Run the numbers honestly. Calculate the real cost of:

  • Time lost to technical problems and workarounds
  • Client opportunities that went to firms with better technology
  • Associates who left partly because the firm’s technology frustrated them
  • Data and security risks you’re carrying because spending on proper protection felt optional

Then compare that to what it would actually cost to build a proper technology foundation—not gold-plated, just competent and strategic.

For most professional services firms, the math is striking. You’re probably losing multiples of what you’d need to invest to fix it.

Why This Keeps Not Getting Fixed

The reason this problem persists isn’t that partners are bad at math or don’t understand technology’s importance. It’s that IT improvements rarely have a champion with decision-making authority who personally feels the pain of bad technology.

Partners interact with clients and work on high-level strategic issues. They’re somewhat insulated from the daily frustrations of clunky systems and inefficient workflows. The people who feel those problems most acutely—associates, paralegals, administrative staff—don’t control the budget.

So technology spending stays in the “necessary evil” category, minimized wherever possible, until a crisis forces attention to it.
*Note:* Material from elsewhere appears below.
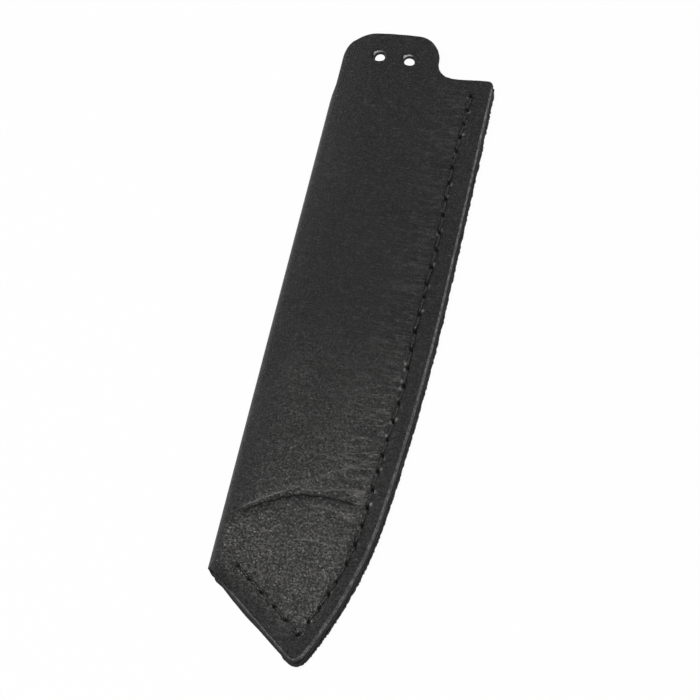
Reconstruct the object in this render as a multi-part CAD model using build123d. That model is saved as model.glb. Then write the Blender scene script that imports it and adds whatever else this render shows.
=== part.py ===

Usually a security incident, a failed audit, or a key client who threatens to leave because your firm’s technology capabilities don’t match their expectations.

The firms getting this right are the ones who’ve had a partner say “this is ridiculous, we need to fix it” and actually follow through with appropriate resources and authority. Once that happens, the improvements compound quickly.

But it starts with admitting that your current IT budget allocation probably doesn’t make sense, even if it’s how you’ve always done it. That’s a harder conversation than debating line items, but it’s the one that actually matters.